## Requirements
Quote every line from the top of the listing down to and including the line that contains "# +Z is up, +Y".

(Data listing)
------------------------------------
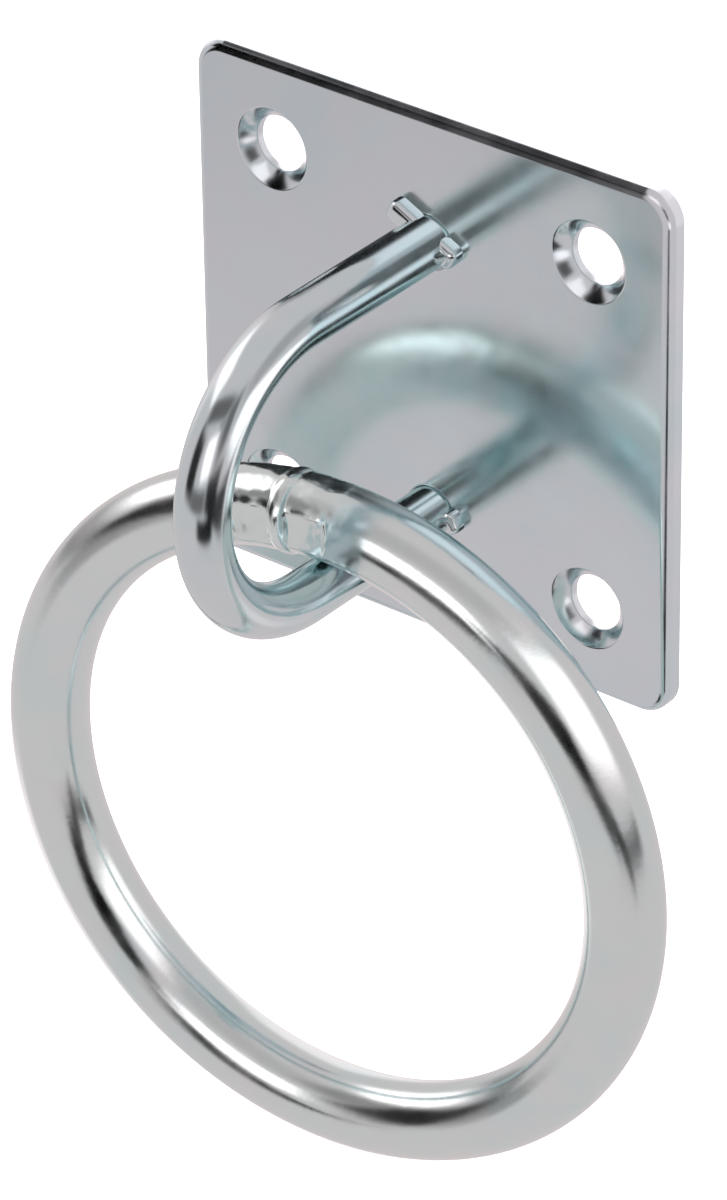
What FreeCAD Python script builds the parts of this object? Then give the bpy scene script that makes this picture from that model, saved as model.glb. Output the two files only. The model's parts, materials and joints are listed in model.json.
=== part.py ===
import FreeCAD, Part
import math
import os

# Ring on plate: a pressed square plate with four countersunk screw holes, a round wire
# staple riveted through it, and a butt-welded wire ring that hangs in the staple.
# Millimetres. The origin is the centre of the plate's back face.
# +Z is up, +Y goes into the wall, so the staple and the ring stand out towards -Y.

# Plate
PLATE_SIDE = 57.0
PLATE_THICKNESS = 2.3
PLATE_CORNER_RADIUS = 3.4
PLATE_ROLLED_EDGE = 1.0
PLATE_BACK_BURR = 0.15

# Screw holes, sunk from the front
SCREW_SPACING = 38.0
SCREW_BORE = 5.8
SCREW_SINK = 8.6
SCREW_SINK_ANGLE = 90.0

# Staple: one length of round wire with two legs and a round bend
STAPLE_WIRE = 5.5
LEG_SPACING = 30.0
LEG_STRAIGHT = 19.6

# Peened ends of the staple, in the back of the plate
HEAD_DIAMETER = 8.4
HEAD_DEPTH = 1.2
HEAD_BELOW_BACK = 0.1

# Broken edge of a leg's hole at the front
LEG_HOLE_BREAK = 0.3

# Ears squeezed out of each leg, left and right of it, which rest on the plate's front. On the
# upper leg they lie a little above the leg's axis, the left one higher. The lower leg mirrors it.
LEFT_EAR_REACH = 4.8
RIGHT_EAR_REACH = 3.8
EAR_LENGTH = 1.7
EAR_THICKNESS = 2.4
EAR_ROUNDING = 0.8
EAR_RISE = 1.1
EAR_TURN = 26.0

# Ring: round wire, welded end to end
RING_WIRE = 8.0
RING_INSIDE = 60.0
RING_FROM_PLATE = 16.3
RING_TURN = 4.2
RING_CLEARANCE = 0.3

# Weld of the ring, with the marks of the dies that gripped the wire beside it
WELD_ANGLE = -5.4
WELD_BEAD_WIDTH = 1.8
WELD_BEAD_RISE = 0.25
WELD_BEAD_FOOT = 0.05
DIE_MARK_LENGTH = 4.2
DIE_MARK_DEPTH = 0.45
DIE_MARK_SLOPE = 0.6
DIE_TO_WELD = 1.0

# Places worked out from the sizes
PLATE_FRONT = -PLATE_THICKNESS
LEG_HEIGHT = LEG_SPACING / 2
STAPLE_RADIUS = STAPLE_WIRE / 2
HEAD_FLARE = (HEAD_DIAMETER / 2 - STAPLE_RADIUS) / HEAD_DEPTH
BEND_Y = PLATE_FRONT - LEG_STRAIGHT
BEND_RADIUS = LEG_SPACING / 2
RING_WIRE_RADIUS = RING_WIRE / 2
RING_RADIUS = (RING_INSIDE + RING_WIRE) / 2
RING_TOP_Y = PLATE_FRONT - RING_FROM_PLATE
RING_TOP_Z = -LEG_HEIGHT + STAPLE_RADIUS + RING_CLEARANCE + RING_WIRE_RADIUS

# Cutting shapes run past the faces that they open by this much
OVERRUN = 1.0
# Two places or directions that differ by less are the same
CLOSE = 1e-6

ALONG_X = FreeCAD.Vector(1, 0, 0)
INTO_WALL = FreeCAD.Vector(0, 1, 0)
OUT_OF_WALL = FreeCAD.Vector(0, -1, 0)
UP = FreeCAD.Vector(0, 0, 1)


def point(x, y, z):
    return FreeCAD.Vector(x, y, z)


def edges_on_plane(edges, y):
    """Those of the edges that lie wholly at one depth from the wall."""
    return [edge for edge in edges if all(abs(v.Y - y) < CLOSE for v in edge.Vertexes)]


def edges_along(edges, direction):
    """Those of the edges that are straight and run along a direction."""
    found = []
    for edge in edges:
        if edge.Curve.TypeId == "Part::GeomLine":
            if abs(abs(edge.tangentAt(edge.FirstParameter).dot(direction)) - 1) < CLOSE:
                found.append(edge)
    return found


def turned_profile(points):
    """Solid of revolution about the Y axis from (radius, y) points."""
    corners = [point(radius, y, 0) for radius, y in points]
    face = Part.Face(Part.makePolygon(corners + corners[:1]))
    return face.revolve(point(0, 0, 0), INTO_WALL, 360)


def plate_blank():
    """Square blank with rounded corners, its front edge drawn over by the punch."""
    half = PLATE_SIDE / 2
    blank = Part.makeBox(PLATE_SIDE, PLATE_THICKNESS, PLATE_SIDE, point(-half, PLATE_FRONT, -half))
    blank = blank.makeFillet(PLATE_CORNER_RADIUS, edges_along(blank.Edges, INTO_WALL))
    blank = blank.makeFillet(PLATE_ROLLED_EDGE, edges_on_plane(blank.Edges, PLATE_FRONT))
    return blank.makeChamfer(PLATE_BACK_BURR, edges_on_plane(blank.Edges, 0))


def screw_hole():
    """What a screw hole takes away: a bore and a countersink at the front."""
    bore = SCREW_BORE / 2
    sink = SCREW_SINK / 2
    slope = math.tan(math.radians(SCREW_SINK_ANGLE / 2))
    sink_depth = (sink - bore) / slope
    return turned_profile(
        [
            (0, OVERRUN),
            (bore, OVERRUN),
            (bore, PLATE_FRONT + sink_depth),
            (sink, PLATE_FRONT),
            (sink + OVERRUN * slope, PLATE_FRONT - OVERRUN),
            (0, PLATE_FRONT - OVERRUN),
        ]
    )


def leg_hole():
    """What a leg's hole takes away: a bore, its broken edge and a seat for the peened head."""
    return turned_profile(
        [
            (0, PLATE_FRONT - OVERRUN),
            (STAPLE_RADIUS + LEG_HOLE_BREAK + OVERRUN, PLATE_FRONT - OVERRUN),
            (STAPLE_RADIUS, PLATE_FRONT + LEG_HOLE_BREAK),
            (STAPLE_RADIUS, -HEAD_DEPTH),
            (HEAD_DIAMETER / 2 + OVERRUN * HEAD_FLARE, OVERRUN),
            (0, OVERRUN),
        ]
    )


def make_plate():
    plate = plate_blank()
    half = SCREW_SPACING / 2
    for x in (-half, half):
        for z in (-half, half):
            plate = plate.cut(screw_hole().translated(point(x, 0, z)))
    for z in (-LEG_HEIGHT, LEG_HEIGHT):
        plate = plate.cut(leg_hole().translated(point(0, 0, z)))
    return plate


def staple_wire():
    """The bent wire, from one end at the plate's back round the bend to the other."""
    upper_end = point(0, -HEAD_DEPTH, LEG_HEIGHT)
    upper_bend = point(0, BEND_Y, LEG_HEIGHT)
    tip = point(0, BEND_Y - BEND_RADIUS, 0)
    lower_bend = point(0, BEND_Y, -LEG_HEIGHT)
    lower_end = point(0, -HEAD_DEPTH, -LEG_HEIGHT)
    path = Part.Wire(
        [
            Part.LineSegment(upper_end, upper_bend).toShape(),
            Part.Arc(upper_bend, tip, lower_bend).toShape(),
            Part.LineSegment(lower_bend, lower_end).toShape(),
        ]
    )
    section = Part.Wire(Part.Circle(upper_end, OUT_OF_WALL, STAPLE_RADIUS).toShape())
    return path.makePipeShell([section], True, True)


def peened_head():
    """End of a leg, hammered into its seat a little below the plate's back."""
    return turned_profile(
        [
            (0, -HEAD_DEPTH),
            (STAPLE_RADIUS, -HEAD_DEPTH),
            (HEAD_DIAMETER / 2 - HEAD_BELOW_BACK * HEAD_FLARE, -HEAD_BELOW_BACK),
            (0, -HEAD_BELOW_BACK),
        ]
    )


def ears():
    """Pair of ears across a leg, rounded wherever they stand off the plate."""
    front = PLATE_FRONT - EAR_LENGTH
    corner = point(-LEFT_EAR_REACH, front, EAR_RISE - EAR_THICKNESS / 2)
    bar = Part.makeBox(LEFT_EAR_REACH + RIGHT_EAR_REACH, EAR_LENGTH, EAR_THICKNESS, corner)
    ends = edges_along(bar.Edges, INTO_WALL)
    bar = bar.makeFillet(EAR_ROUNDING, ends + edges_on_plane(bar.Edges, front))
    return bar.rotated(point(0, 0, 0), INTO_WALL, EAR_TURN)


def make_staple():
    staple = staple_wire()
    upper_ears = ears().translated(point(0, 0, LEG_HEIGHT))
    lower_ears = upper_ears.mirror(point(0, 0, 0), UP)
    heads = [peened_head().translated(point(0, 0, z)) for z in (-LEG_HEIGHT, LEG_HEIGHT)]
    return staple.fuse([upper_ears, lower_ears] + heads).removeSplitter()


def weld_bead():
    """Low bead round the wire at the joint, made at the ring's top, where the wire runs along X."""
    half = WELD_BEAD_WIDTH / 2
    foot = RING_WIRE_RADIUS - WELD_BEAD_FOOT
    crest = RING_WIRE_RADIUS + WELD_BEAD_RISE
    crown = Part.Arc(point(-half, foot, 0), point(0, crest, 0), point(half, foot, 0)).toShape()
    sides = Part.makePolygon(
        [point(half, foot, 0), point(half, 0, 0), point(-half, 0, 0), point(-half, foot, 0)]
    )
    face = Part.Face(Part.Wire([crown] + sides.Edges))
    return face.revolve(point(0, 0, 0), ALONG_X, 360)


def die_marks():
    """Flats that the dies leave on the front and the back of the wire, both sides of the bead."""
    flat = RING_WIRE_RADIUS - DIE_MARK_DEPTH
    outside = RING_WIRE_RADIUS + OVERRUN
    slope = DIE_MARK_SLOPE * (outside - flat) / DIE_MARK_DEPTH
    start = DIE_TO_WELD
    end = DIE_TO_WELD + DIE_MARK_LENGTH
    marks = []
    for along in (-1, 1):
        for face in (-1, 1):
            outline = [
                point(along * start, face * flat, -RING_WIRE),
                point(along * end, face * flat, -RING_WIRE),
                point(along * (end + slope), face * outside, -RING_WIRE),
                point(along * start, face * outside, -RING_WIRE),
            ]
            side = Part.Face(Part.makePolygon(outline + outline[:1]))
            marks.append(side.extrude(UP * (2 * RING_WIRE)))
    return marks


def make_ring():
    """Ring made round the Y axis with its wire's top at the origin, then hung in the staple."""
    centre = point(0, 0, -RING_RADIUS)
    ring = Part.makeTorus(RING_RADIUS, RING_WIRE_RADIUS, centre, INTO_WALL)
    bead = weld_bead().rotated(centre, INTO_WALL, WELD_ANGLE)
    ring = ring.fuse(bead)
    for mark in die_marks():
        ring = ring.cut(mark.rotated(centre, INTO_WALL, WELD_ANGLE))
    ring = ring.rotated(point(0, 0, 0), UP, RING_TURN)
    return ring.translated(point(0, RING_TOP_Y, RING_TOP_Z))


def main():
    os.makedirs("parts", exist_ok=True)
    nodes = {"plate": make_plate(), "staple": make_staple(), "ring": make_ring()}
    for name, shape in nodes.items():
        shape.exportStep("parts/" + name + ".step")
        print(name, "solids", len(shape.Solids), "valid", shape.isValid(), "mm3", round(shape.Volume, 1))


main()
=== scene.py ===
import json
import math
from collections import namedtuple

import bmesh
import bpy
from bpy.props import FloatProperty, FloatVectorProperty, PointerProperty
from mathutils import Matrix, Vector

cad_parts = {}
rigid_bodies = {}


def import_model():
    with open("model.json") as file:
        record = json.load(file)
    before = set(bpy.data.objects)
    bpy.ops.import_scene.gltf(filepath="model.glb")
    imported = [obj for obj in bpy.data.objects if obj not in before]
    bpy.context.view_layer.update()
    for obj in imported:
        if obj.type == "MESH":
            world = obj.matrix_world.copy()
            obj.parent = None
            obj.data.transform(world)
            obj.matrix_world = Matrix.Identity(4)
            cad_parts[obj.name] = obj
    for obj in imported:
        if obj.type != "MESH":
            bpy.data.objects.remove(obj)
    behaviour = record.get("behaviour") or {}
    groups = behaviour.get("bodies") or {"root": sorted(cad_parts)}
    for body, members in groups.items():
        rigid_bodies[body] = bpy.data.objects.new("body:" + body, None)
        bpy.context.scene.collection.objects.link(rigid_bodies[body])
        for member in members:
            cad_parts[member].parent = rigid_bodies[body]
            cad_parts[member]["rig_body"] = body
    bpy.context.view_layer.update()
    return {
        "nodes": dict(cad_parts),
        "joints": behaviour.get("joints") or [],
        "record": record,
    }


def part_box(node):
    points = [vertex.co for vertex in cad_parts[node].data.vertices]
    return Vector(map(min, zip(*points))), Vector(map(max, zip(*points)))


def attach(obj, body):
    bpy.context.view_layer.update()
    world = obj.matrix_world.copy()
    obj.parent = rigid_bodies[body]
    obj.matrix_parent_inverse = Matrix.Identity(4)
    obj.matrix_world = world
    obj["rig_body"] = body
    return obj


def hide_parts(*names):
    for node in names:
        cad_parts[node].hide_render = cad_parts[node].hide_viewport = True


bl_info = {
    "name": "Ring on plate",
    "version": (1, 0, 0),
    "blender": (4, 5, 0),
    "location": "3D View > Sidebar > Ring on plate",
    "description": "Builds a zinc plated wall plate with a riveted wire staple and a welded ring",
    "category": "Add Mesh",
}

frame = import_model()
MM = 0.001

PLATE_LOW, PLATE_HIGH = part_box("plate")
RING_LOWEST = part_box("ring")[0].z
SCREWS = next(m for m in frame["record"]["mounts"] if m["name"] == "screws")["dims"]
SWING = frame["joints"][0]
RING_TOP = Vector(SWING["pos_m"])
RING_TURN = math.atan2(-SWING["axis"][1], -SWING["axis"][0])

# Shapes run past the faces that they cut open by this much
OVERRUN = 1.0 * MM
# Two places closer than this are the same, and places on a wire or a rim within the second
CLOSE = 0.002 * MM
NEAR = 5 * CLOSE

# Corners of a wire's round section
WIRE_CORNERS = 96
# Steps of the plate's corners, its rolled edge, the screw holes' rims and the leg holes' rims
CORNER_STEPS = 14
ROLL_STEPS = 6
HOLE_RIM_STEPS = 2
LEG_RIM_STEPS = 4
# Steps of the staple's bend, the ears' rounding, the weld's part of the ring and the rest of it
BEND_STEPS = 100
EAR_STEPS = 6
WELD_STEPS = 108
RING_STEPS = 320
# A crease sharper than this stays crisp
CREASE_ANGLE = math.radians(24)
# How far the plate's flat faces outweigh its narrow edges in the shading, 50 being even
FACE_WEIGHT = 80

# Peened head: the depth of its rounded edge, its gap to the seat, how far its middle bulges, and
# the share of its radius where the flat middle and the bulge end
HEAD_EDGE = 0.2 * MM
HEAD_GAP = 0.03 * MM
HEAD_BULGE = 0.03 * MM
HEAD_MIDDLE = 0.45
HEAD_SHOULDER = 0.8
# Length of a leg, from the plate, that holds the ears
EAR_ZONE = 4 * MM

# Uneven swellings round the weld: their size, their height and the level that stays as it is
SWELL_SIZE = 2.6 * MM
SWELL_HEIGHT = 0.22 * MM
SWELL_LEVEL = 0.60
# Dull skin of the weld: how far it reaches whole and at all, and the size and height of its grain
SKIN_WHOLE = 6.2 * MM
SKIN_REACH = 8.2 * MM
SKIN_GRAIN_MM = 2.4
SKIN_HEIGHT = 0.09 * MM


def linear(code):
    """Linear red, green and blue of an sRGB hex colour."""
    parts = [int(code[i:i + 2], 16) / 255 for i in (0, 2, 4)]
    return tuple(p / 12.92 if p <= 0.04045 else ((p + 0.055) / 1.055) ** 2.4 for p in parts)


def length(name, description, default_mm):
    """Length setting with its default in millimetres."""
    return FloatProperty(
        name=name, description=description, default=default_mm * MM, subtype="DISTANCE")


def tint(name, description, code):
    """Colour setting with its default as an sRGB hex colour."""
    return FloatVectorProperty(
        name=name, description=description, default=linear(code), size=3, min=0, max=1,
        subtype="COLOR")


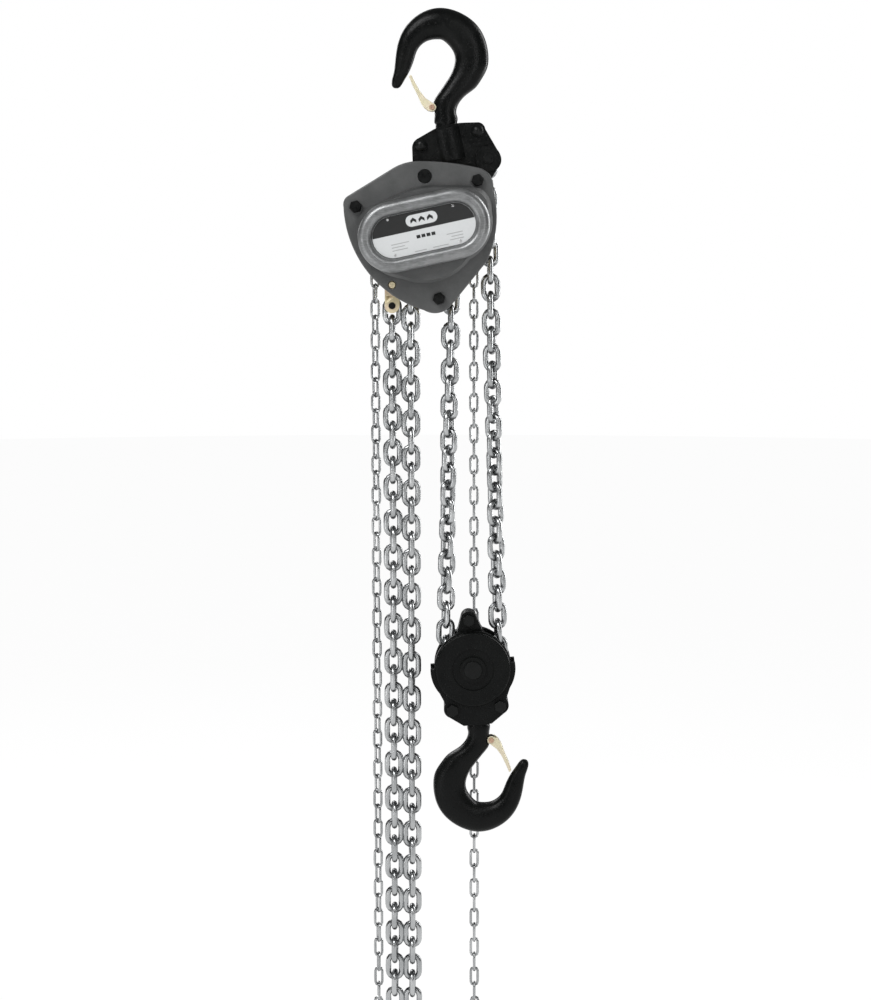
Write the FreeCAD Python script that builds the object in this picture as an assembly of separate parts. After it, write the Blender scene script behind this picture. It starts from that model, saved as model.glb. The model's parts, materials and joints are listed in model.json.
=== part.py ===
------------------------------------
## Exercise result
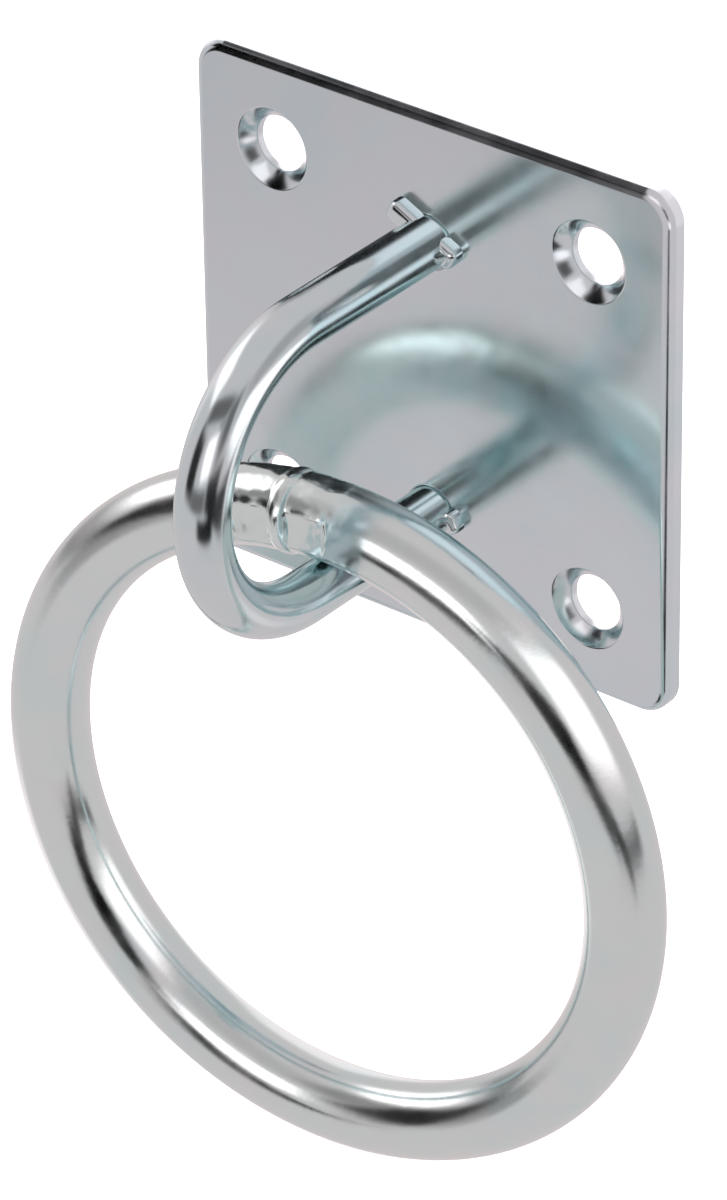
What FreeCAD Python script builds the parts of this object? Then give the bpy scene script that makes this picture from that model, saved as model.glb. Output the two files only. The model's parts, materials and joints are listed in model.json.
=== part.py ===
import FreeCAD, Part
import math
import os

# Ring on plate: a pressed square plate with four countersunk screw holes, a round wire
# staple riveted through it, and a butt-welded wire ring that hangs in the staple.
# Millimetres. The origin is the centre of the plate's back face.
# +Z is up, +Y goes into the wall, so the staple and the ring stand out towards -Y.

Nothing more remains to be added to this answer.